## Begin Dataset extract

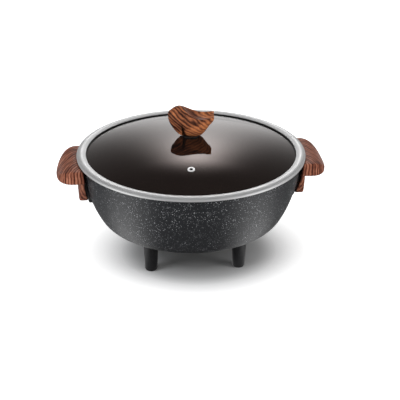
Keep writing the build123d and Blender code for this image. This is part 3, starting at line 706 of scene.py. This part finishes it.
def make_floor():
    """A white floor that keeps the pot's shadow, with a painted shadow in its colour close under the pot, and
    turns pure white further out.
    In reflections it glows with painted light to the left and right of the pot and behind it, dim in front of
    it, with painted shade close to it."""
    deselect()
    bpy.ops.mesh.primitive_plane_add(size=12, location=(0, 0, 0))
    floor = bpy.context.active_object
    floor.name = "floor"
    material, tree, shader = new_material("floor_white")
    shader.inputs["Roughness"].default_value = 0.9
    shader.inputs["Specular IOR Level"].default_value = 0.0
    path = add(tree, "ShaderNodeLightPath").outputs

    # What the camera sees: a painted shadow in the colour, darker close under the pot, and white further
    # away, from a glow for the camera that fades in away from the pot
    away = length(tree, moved(tree, place_of(tree), Location=(-0.010, 0.012, 0.0), Scale=(1.0, 1.08, 1.0)))
    # Painted shadow: the floor's colour is darker close under the pot
    out_of_painted_shadow = spread(tree, away, 0.05, 0.11)
    colour = ramp(tree, out_of_painted_shadow, [(0.0, (0.30, 0.30, 0.30)), (1.0, (0.80, 0.80, 0.80))])
    feed(tree, colour, shader.inputs["Base Color"])
    white = total(tree, spread(tree, away, 0.080, 0.138, high_to=0.45, smooth=True),
                  spread(tree, away, 0.115, 0.205, high_to=0.60, smooth=True))
    glow = add(tree, "ShaderNodeEmission", {
        "Color": WHITE, "Strength": product(tree, white, path["Is Camera Ray"])})
    plain = add(tree, "ShaderNodeAddShader", {0: shader.outputs[0], 1: glow.outputs[0]})

    # What glossy faces see: a painted reflection, where the floor glows at both sides and behind, by the turn
    # away from the front, and is dimmer close to the pot
    x, y, _ = axes(tree, place_of(tree))
    turn = unsigned(tree, total(tree, reckon(tree, "ARCTAN2", x, product(tree, y, -1.0)), -VIEW_TURN))
    off_side = unsigned(tree, less(tree, turn, math.radians(57)))
    sides = spread(tree, off_side, 0.0, math.radians(34), low_to=1.9, high_to=0.22, smooth=True)
    # Painted shade in the reflection: the glow is dimmer close to the pot
    far = spread(tree, length(tree, place_of(tree)), 0.09, 0.17, low_to=0.35, smooth=True)
    behind = spread(tree, turn, math.radians(115), math.radians(150), high_to=0.75, smooth=True)
    mirrored = add(tree, "ShaderNodeEmission", {
        "Color": WHITE, "Strength": total(tree, product(tree, sides, far), behind)})
    shown = add(tree, "ShaderNodeMixShader", {
        0: path["Is Glossy Ray"], 1: plain.outputs[0], 2: mirrored.outputs[0]})
    feed(tree, shown.outputs[0], tree.nodes["Material Output"].inputs["Surface"])
    floor.data.materials.append(material)


def make_world():
    """A white backdrop for the camera, a dim even light, and for reflections a soft window behind the pot."""
    world = bpy.data.worlds.new("studio")
    bpy.context.scene.world = world
    world.use_nodes = True
    tree = world.node_tree
    direction = add(tree, "ShaderNodeTexCoord").outputs["Generated"]
    across, back, up = axes(tree, moved(tree, direction, Rotation=(0, 0, -VIEW_TURN)))
    degree = 180 / math.pi
    side = product(tree, reckon(tree, "ARCTAN2", across, back), degree)
    rise = product(tree, reckon(tree, "ARCSINE", up), degree)

    def bell(value, centre, width):
        """A soft peak at an angle, which has fallen to about a third at its width away."""
        off = reckon(tree, "DIVIDE", less(tree, value, centre), width)
        return reckon(tree, "EXPONENT", product(tree, off, off, -1.0))

    def window_glow(strength, width, fade_down):
        """A soft patch behind the pot that fades quickly upwards and more slowly downwards."""
        top, bottom, aside, fade_up = 41.3, 38.0, 1.4, 6.2
        over = bell(reckon(tree, "MAXIMUM", rise, top), top, fade_up)
        under = bell(reckon(tree, "MINIMUM", rise, bottom), bottom, fade_down)
        return product(tree, over, under, bell(side, aside, width), strength)

    window = total(tree, window_glow(strength=2.95, width=8.0, fade_down=13.0),
                   window_glow(strength=2.1, width=10.5, fade_down=45.0))
    wall_strength = spread(tree, back, -0.6, 0.4, low_to=0.34, high_to=0.26)
    wall = product(tree, bell(rise, centre=0.0, width=30.0), wall_strength)
    strip_strength, dim_light = 1.7, 0.12
    strips = product(tree, bell(unsigned(tree, side), centre=102.0, width=17.0),
                     bell(rise, centre=5.0, width=22.0), strip_strength)
    mirrored = total(tree, window, strips, wall, dim_light)
    # The even light comes mostly from the camera's side, a little from above
    ahead = total(tree, product(tree, back, -0.94), product(tree, up, 0.34))
    fill = spread(tree, ahead, 0.0, 1.0, low_to=0.14, high_to=0.95)
    path = add(tree, "ShaderNodeLightPath").outputs
    strength = mix(tree, path["Is Glossy Ray"], fill, mirrored)
    strength = mix(tree, path["Is Camera Ray"], strength, WHITE)
    feed(tree, strength, tree.nodes["Background"].inputs["Color"])


def add_softbox(name, place, width, height, power, colour=(1, 1, 1)):
    """A rectangular softbox that looks at the pot's middle. The backdrop has the strips that mirror it."""
    deselect()
    bpy.ops.object.light_add(type="AREA", location=place)
    lamp = bpy.context.active_object
    lamp.name = name
    lamp.data.shape = "RECTANGLE"
    lamp.data.size = width
    lamp.data.size_y = height
    lamp.data.energy = power
    lamp.data.color = colour
    lamp.visible_glossy = False
    pot_middle = Vector((0, 0, 0.1))
    lamp.rotation_euler = (pot_middle - Vector(place)).to_track_quat("-Z", "Y").to_euler()


def make_camera():
    """The photograph's view: from a little to the left, looking down 25 degrees, set a little off centre."""
    camera = bpy.data.objects.new("camera", bpy.data.cameras.new("camera"))
    bpy.context.scene.collection.objects.link(camera)
    camera.data.sensor_width = 36.0
    camera.data.lens = 132.6
    camera.data.shift_x = 0.0225
    camera.data.clip_end = 100
    looking_down = 25.135
    place = Matrix.Translation((-0.1664, -1.8286, 0.9347))
    pitch = Matrix.Rotation(math.radians(90 - looking_down), 4, "X")
    camera.matrix_world = place @ Matrix.Rotation(VIEW_TURN, 4, "Z") @ pitch
    bpy.context.scene.camera = camera


make_floor()
make_world()
add_softbox("left_softbox", (-1.6, -0.8, 0.8), width=0.9, height=1.2, power=16.0, colour=(0.95, 0.97, 1.0))
add_softbox("right_softbox", (1.6, -0.8, 0.8), width=0.9, height=1.2, power=15.0)
add_softbox("top_softbox", (0.1, 0.5, 2.2), width=1.2, height=1.2, power=1.8)
make_camera()
bpy.context.scene.view_settings.view_transform = "Standard"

## End Dataset extract

## Problem to solve
Print the listing above in its entirety, with every line exact.

## Right answer
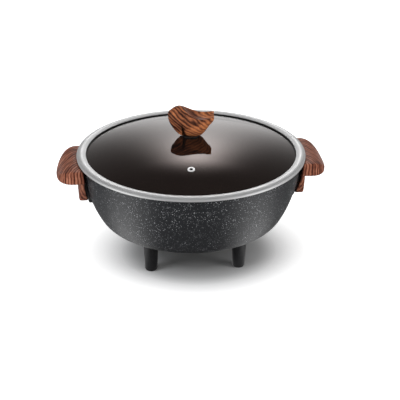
Keep writing the build123d and Blender code for this image. This is part 3, starting at line 706 of scene.py. This part finishes it.
def make_floor():
    """A white floor that keeps the pot's shadow, with a painted shadow in its colour close under the pot, and
    turns pure white further out.
    In reflections it glows with painted light to the left and right of the pot and behind it, dim in front of
    it, with painted shade close to it."""
    deselect()
    bpy.ops.mesh.primitive_plane_add(size=12, location=(0, 0, 0))
    floor = bpy.context.active_object
    floor.name = "floor"
    material, tree, shader = new_material("floor_white")
    shader.inputs["Roughness"].default_value = 0.9
    shader.inputs["Specular IOR Level"].default_value = 0.0
    path = add(tree, "ShaderNodeLightPath").outputs

    # What the camera sees: a painted shadow in the colour, darker close under the pot, and white further
    # away, from a glow for the camera that fades in away from the pot
    away = length(tree, moved(tree, place_of(tree), Location=(-0.010, 0.012, 0.0), Scale=(1.0, 1.08, 1.0)))
    # Painted shadow: the floor's colour is darker close under the pot
    out_of_painted_shadow = spread(tree, away, 0.05, 0.11)
    colour = ramp(tree, out_of_painted_shadow, [(0.0, (0.30, 0.30, 0.30)), (1.0, (0.80, 0.80, 0.80))])
    feed(tree, colour, shader.inputs["Base Color"])
    white = total(tree, spread(tree, away, 0.080, 0.138, high_to=0.45, smooth=True),
                  spread(tree, away, 0.115, 0.205, high_to=0.60, smooth=True))
    glow = add(tree, "ShaderNodeEmission", {
        "Color": WHITE, "Strength": product(tree, white, path["Is Camera Ray"])})
    plain = add(tree, "ShaderNodeAddShader", {0: shader.outputs[0], 1: glow.outputs[0]})

    # What glossy faces see: a painted reflection, where the floor glows at both sides and behind, by the turn
    # away from the front, and is dimmer close to the pot
    x, y, _ = axes(tree, place_of(tree))
    turn = unsigned(tree, total(tree, reckon(tree, "ARCTAN2", x, product(tree, y, -1.0)), -VIEW_TURN))
    off_side = unsigned(tree, less(tree, turn, math.radians(57)))
    sides = spread(tree, off_side, 0.0, math.radians(34), low_to=1.9, high_to=0.22, smooth=True)
    # Painted shade in the reflection: the glow is dimmer close to the pot
    far = spread(tree, length(tree, place_of(tree)), 0.09, 0.17, low_to=0.35, smooth=True)
    behind = spread(tree, turn, math.radians(115), math.radians(150), high_to=0.75, smooth=True)
    mirrored = add(tree, "ShaderNodeEmission", {
        "Color": WHITE, "Strength": total(tree, product(tree, sides, far), behind)})
    shown = add(tree, "ShaderNodeMixShader", {
        0: path["Is Glossy Ray"], 1: plain.outputs[0], 2: mirrored.outputs[0]})
    feed(tree, shown.outputs[0], tree.nodes["Material Output"].inputs["Surface"])
    floor.data.materials.append(material)


def make_world():
    """A white backdrop for the camera, a dim even light, and for reflections a soft window behind the pot."""
    world = bpy.data.worlds.new("studio")
    bpy.context.scene.world = world
    world.use_nodes = True
    tree = world.node_tree
    direction = add(tree, "ShaderNodeTexCoord").outputs["Generated"]
    across, back, up = axes(tree, moved(tree, direction, Rotation=(0, 0, -VIEW_TURN)))
    degree = 180 / math.pi
    side = product(tree, reckon(tree, "ARCTAN2", across, back), degree)
    rise = product(tree, reckon(tree, "ARCSINE", up), degree)

    def bell(value, centre, width):
        """A soft peak at an angle, which has fallen to about a third at its width away."""
        off = reckon(tree, "DIVIDE", less(tree, value, centre), width)
        return reckon(tree, "EXPONENT", product(tree, off, off, -1.0))

    def window_glow(strength, width, fade_down):
        """A soft patch behind the pot that fades quickly upwards and more slowly downwards."""
        top, bottom, aside, fade_up = 41.3, 38.0, 1.4, 6.2
        over = bell(reckon(tree, "MAXIMUM", rise, top), top, fade_up)
        under = bell(reckon(tree, "MINIMUM", rise, bottom), bottom, fade_down)
        return product(tree, over, under, bell(side, aside, width), strength)

    window = total(tree, window_glow(strength=2.95, width=8.0, fade_down=13.0),
                   window_glow(strength=2.1, width=10.5, fade_down=45.0))
    wall_strength = spread(tree, back, -0.6, 0.4, low_to=0.34, high_to=0.26)
    wall = product(tree, bell(rise, centre=0.0, width=30.0), wall_strength)
    strip_strength, dim_light = 1.7, 0.12
    strips = product(tree, bell(unsigned(tree, side), centre=102.0, width=17.0),
                     bell(rise, centre=5.0, width=22.0), strip_strength)
    mirrored = total(tree, window, strips, wall, dim_light)
    # The even light comes mostly from the camera's side, a little from above
    ahead = total(tree, product(tree, back, -0.94), product(tree, up, 0.34))
    fill = spread(tree, ahead, 0.0, 1.0, low_to=0.14, high_to=0.95)
    path = add(tree, "ShaderNodeLightPath").outputs
    strength = mix(tree, path["Is Glossy Ray"], fill, mirrored)
    strength = mix(tree, path["Is Camera Ray"], strength, WHITE)
    feed(tree, strength, tree.nodes["Background"].inputs["Color"])


def add_softbox(name, place, width, height, power, colour=(1, 1, 1)):
    """A rectangular softbox that looks at the pot's middle. The backdrop has the strips that mirror it."""
    deselect()
    bpy.ops.object.light_add(type="AREA", location=place)
    lamp = bpy.context.active_object
    lamp.name = name
    lamp.data.shape = "RECTANGLE"
    lamp.data.size = width
    lamp.data.size_y = height
    lamp.data.energy = power
    lamp.data.color = colour
    lamp.visible_glossy = False
    pot_middle = Vector((0, 0, 0.1))
    lamp.rotation_euler = (pot_middle - Vector(place)).to_track_quat("-Z", "Y").to_euler()


def make_camera():
    """The photograph's view: from a little to the left, looking down 25 degrees, set a little off centre."""
    camera = bpy.data.objects.new("camera", bpy.data.cameras.new("camera"))
    bpy.context.scene.collection.objects.link(camera)
    camera.data.sensor_width = 36.0
    camera.data.lens = 132.6
    camera.data.shift_x = 0.0225
    camera.data.clip_end = 100
    looking_down = 25.135
    place = Matrix.Translation((-0.1664, -1.8286, 0.9347))
    pitch = Matrix.Rotation(math.radians(90 - looking_down), 4, "X")
    camera.matrix_world = place @ Matrix.Rotation(VIEW_TURN, 4, "Z") @ pitch
    bpy.context.scene.camera = camera


make_floor()
make_world()
add_softbox("left_softbox", (-1.6, -0.8, 0.8), width=0.9, height=1.2, power=16.0, colour=(0.95, 0.97, 1.0))
add_softbox("right_softbox", (1.6, -0.8, 0.8), width=0.9, height=1.2, power=15.0)
add_softbox("top_softbox", (0.1, 0.5, 2.2), width=1.2, height=1.2, power=1.8)
make_camera()
bpy.context.scene.view_settings.view_transform = "Standard"